Kiwaco Director Nguyen Duc Hien said the main reservoir of the Rach Gia Water Plant has completely dried up. On Monday, Kiwaco had to use 14 water tank trucks to transport water from its 50,000cu.m standby reservoir to supply water to hospitals, schools and some residential areas.
"With the standby reservoir, Kiwaco can only satisfy basic daily water needs for important areas in Rach Gia City for just 10-15 days," said Hien.
Since the start of July, Kiwaco's fresh water supply had been cut off. The Rach Gia – Long Xuyen Canal, which supplies raw water to the company's reservoirs, recorded a high level of salinity.
The water levels in the area's rivers and canals are also lower than last year.
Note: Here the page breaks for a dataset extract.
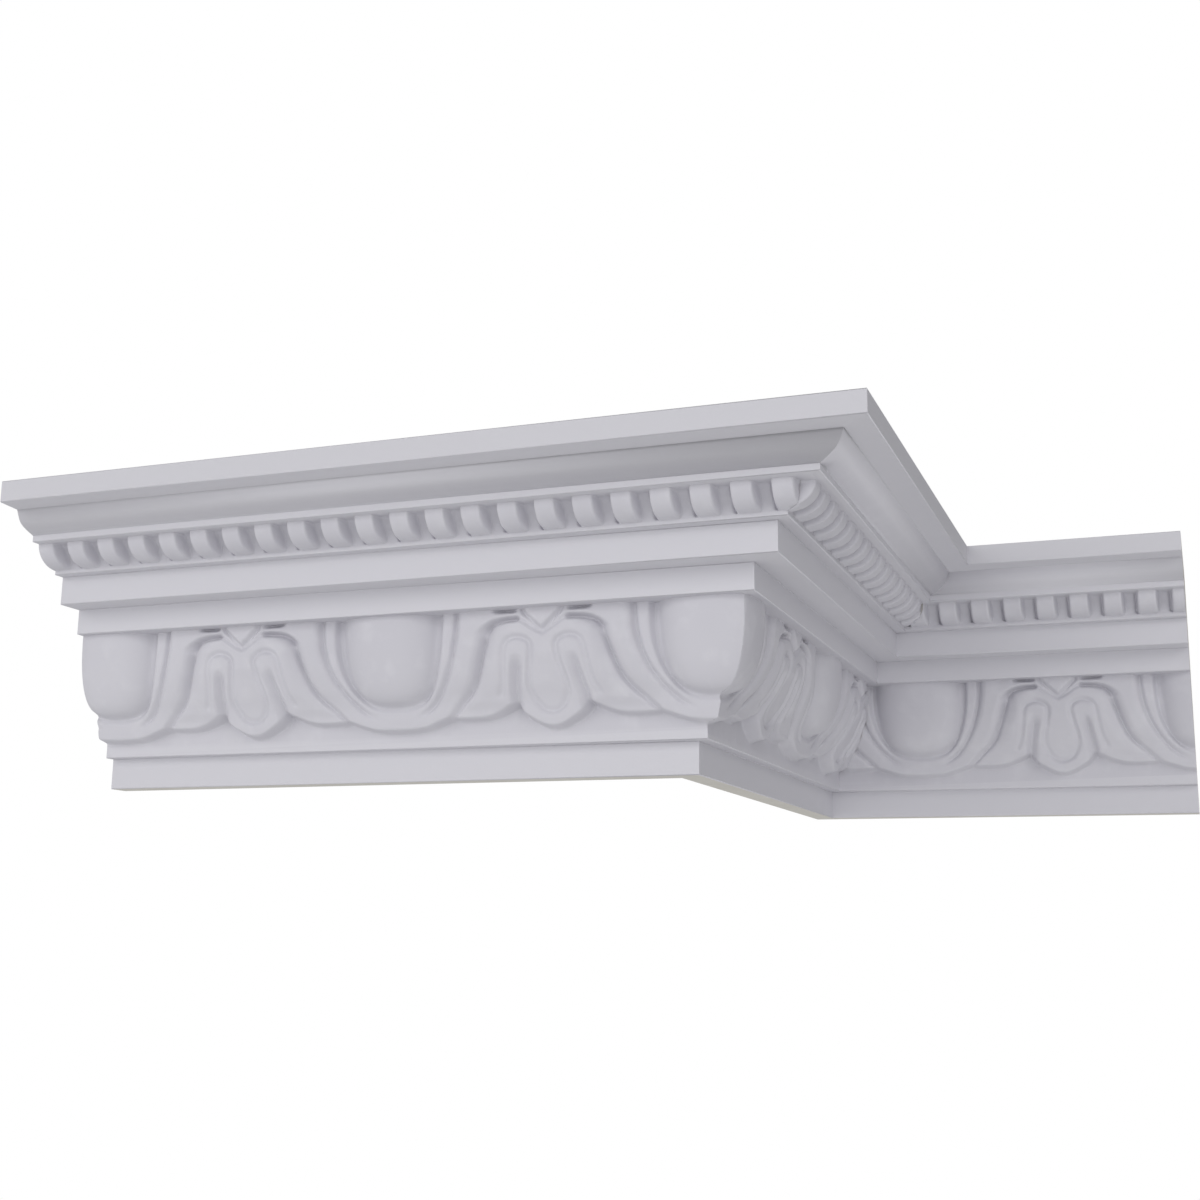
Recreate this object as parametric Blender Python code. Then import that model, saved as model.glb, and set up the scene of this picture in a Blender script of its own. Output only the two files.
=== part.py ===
"""A cornice moulding carried round an outer and an inner corner, as three mitred lengths.

Metres, +Z up, standing on Z = 0 with the origin under the middle of the whole. The front and
the back length face -Y and the return faces +X. The section is stated as projection from the
wall and depth below the top.
"""
import math

import bmesh
import bpy
from mathutils import Matrix, Vector

# Driving dimensions
HEIGHT = 0.200
FRONT_WALL = 0.4426
RETURN_WALL = 0.3917
BACK_WALL = 0.3171
JOINT_GAP = 0.0003

# Projections of the plain members, from the wall
CROWN_FASCIA = 0.1596
OVOLO_TOP = 0.1423
LIST = 0.1242
LUG = 0.1176
LUG_FILLET = 0.0981
UPPER_BAND = 0.0896
LOWER_BAND = 0.0690
FRIEZE_FLAT = 0.0253
FOOT_FASCIA = 0.0170

# Depths of the members below the top
CROWN_DROP = 0.0150
OVOLO_START = 0.0160
OVOLO_END = 0.0304
LIST_DROP = 0.0350
LUG_DROP = 0.0504
LUG_FILLET_DROP = 0.0533
UPPER_BAND_DROP = 0.0735
LOWER_BAND_DROP = 0.0916
FRIEZE_DROP = 0.1778
ROUND_STEPS = 6

# The running pattern: one egg and one dart to a pitch, nine lugs to a pitch
PITCH = 0.2300
LUG_PITCH = PITCH / 9
LUG_WIDTH = 0.0150
FRONT_EGG = 0.0368
FRONT_LUG = 0.0995
BACK_EGG = 0.0998
BACK_LUG = 0.1361
RUN_MARGIN = 0.100
MOTIF_MARGIN = 0.080
HOLE_MARGIN = 0.0003

# Mesh settings
CURVE_MERGE = 0.000001
MERGE_DISTANCE = 0.00002
FLAT_WITHIN_DEG = 0.5
SHARP_ABOVE_DEG = 28.0
HALVINGS = 40

# The egg: a bulging form with a rather square outline
EGG_HALF_WIDTH = 0.0388
EGG_DROP = 0.0576
EGG_CENTRE_DEPTH = 0.0900
EGG_SEAT_PROJECTION = 0.0364
EGG_BULGE = 0.0280
EGG_OUTLINE_POWER = 3.0
EGG_BULGE_POWER = 2.2
EGG_SEGMENTS = 20
EGG_RINGS = 14

# Relief: the ground behind the carving, and the surfaces that the carving rises to
GROUND = [(0.0470, LOWER_BAND_DROP), (0.0450, 0.1150), (0.0370, 0.1400), (0.0300, 0.1500),
          (FRIEZE_FLAT, 0.1560)]
SURFACE = [(0.0602, 0.0870), (0.0592, 0.1100), (0.0572, 0.1200), (0.0536, 0.1300), (0.0476, 0.1400),
           (0.0420, 0.1475), (0.0386, 0.1530), (0.0366, 0.1620), (0.0336, 0.1662), (0.0290, 0.1690)]
RIDGE_SURFACE = [(0.0534, 0.0875), (0.0530, 0.1150), (0.0506, 0.1280), (0.0462, 0.1400),
                 (0.0412, 0.1480), (0.0376, 0.1540)]
PLATE_RISE = -0.0014
RIM_RISE = 0.0006
SEPAL_RISE = -0.0006
BUD_RISE = 0.0002
RELIEF_ROOT = 0.0120
RELIEF_TOP = 0.0860

# Half outlines of the carving: distance from the egg's or the dart's centre, and depth
BAND_EDGE = [(0.0765, RELIEF_TOP), (0.0755, 0.1000), (0.0722, 0.1110), (0.0692, 0.1220),
             (0.0652, 0.1320), (0.0596, 0.1420), (0.0500, 0.1505), (0.0390, 0.1575),
             (0.0250, 0.1640), (0.0110, 0.1666), (0.0, 0.1672)]
LEAF_EDGE = [(0.0, 0.1092), (0.0090, 0.1064), (0.0180, 0.1010), (0.0290, 0.0990), (0.0360, 0.1024),
             (0.0400, 0.1150), (0.0452, 0.1300), (0.0504, 0.1400), (0.0590, 0.1490),
             (0.0744, 0.1590), (0.0650, 0.1605), (0.0500, 0.1600), (0.0370, 0.1556)]
SLOT_EDGE = [(0.0292, 0.1490), (0.0256, 0.1370), (0.0224, 0.1264), (0.0202, 0.1212),
             (0.0190, 0.1240), (0.0204, 0.1300), (0.0224, 0.1380), (0.0240, 0.1470)]
DART_EDGE = [(0.0230, 0.1546), (0.0160, 0.1604), (0.0080, 0.1652), (0.0, 0.1676)]
RIM_EDGE = [(0.0392, 0.1500), (0.0356, 0.1440), (0.0326, 0.1380), (0.0306, 0.1300), (0.0290, 0.1216),
            (0.0250, 0.1126), (0.0190, 0.1106), (0.0126, 0.1130), (0.0092, 0.1190),
            (0.0100, 0.1280), (0.0122, 0.1350), (0.0138, 0.1430), (0.0120, 0.1516),
            (0.0050, 0.1580), (0.0, 0.1594)]
SEPAL_EDGE = [(0.0376, RELIEF_TOP), (0.0368, 0.0944), (0.0330, 0.0957), (0.0205, 0.0960),
              (0.0150, 0.0994), (0.0080, 0.1054), (0.0, 0.1104)]
BUD_EDGE = [(0.0140, RELIEF_TOP), (0.0134, 0.0930), (0.0070, 0.1010), (0.0, 0.1066)]

# Ovals round the egg, as superellipses: half width, drop, centre depth, power
SEAT = (0.0380, 0.0600, 0.0900, 2.8)
GROOVE_INNER = (0.0506, 0.0680, 0.0880, 2.2)
GROOVE_OUTER = (0.0534, 0.0650, 0.0880, 2.2)
OVAL_STEPS = 8


def clear_scene():
    for old in list(bpy.data.objects):
        bpy.data.objects.remove(old, do_unlink=True)


def new_collection(name):
    made = bpy.data.collections.new(name)
    bpy.context.scene.collection.children.link(made)
    return made


def primer(name):
    """A matt factory primer, a cool light grey."""
    made = bpy.data.materials.new(name)
    made.use_nodes = True
    shader = made.node_tree.nodes["Principled BSDF"]
    shader.inputs["Base Color"].default_value = (0.60, 0.59, 0.65, 1.0)
    shader.inputs["Roughness"].default_value = 0.62
    shader.inputs["Metallic"].default_value = 0.0
    return made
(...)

With high tides, seawater moved further inland than usual.
Le Xuan Hien, deputy director of the province's Centre for Hydro-Meteorological Forecasting, said the salinity of water in the Rach Gia – Long Xuyen Canal has reached 0.7 per cent as of Sunday. Since 1990, the canal's July salinity readings had always been between 0.2-0.3 per cent. This year's number marks a drastic departure.
The weather forecast shows little chance of rain for the rest of this month, so the salinity of water in canals in Rach Gia City and Hon Dat, Tan Hiep, Kien Luong and Giang Thanh districts is expected to increase, Xuan Hien said.
At an urgent meeting on Monday, the deputy chairman of the provincial People's Committee, Mai Van Huynh, asked Kiwaco and other agencies to transport water from other places to the city by barge, fire-fighting vehicles and water tank trucks. He also urged households with bored wells to share water with their neighbours.
Huynh asked relevant bodies to conduct research on mixtures of saline water and reserved fresh water that could be safe for human health and monitor water prices.
"Our daily activities have become pretty difficult. Our family is able to get only a few buckets of water from mobile water tankers, enough for drinking and cooking. Taking a bath seems to be too luxurious at the moment," said local resident Duong Chi Thien.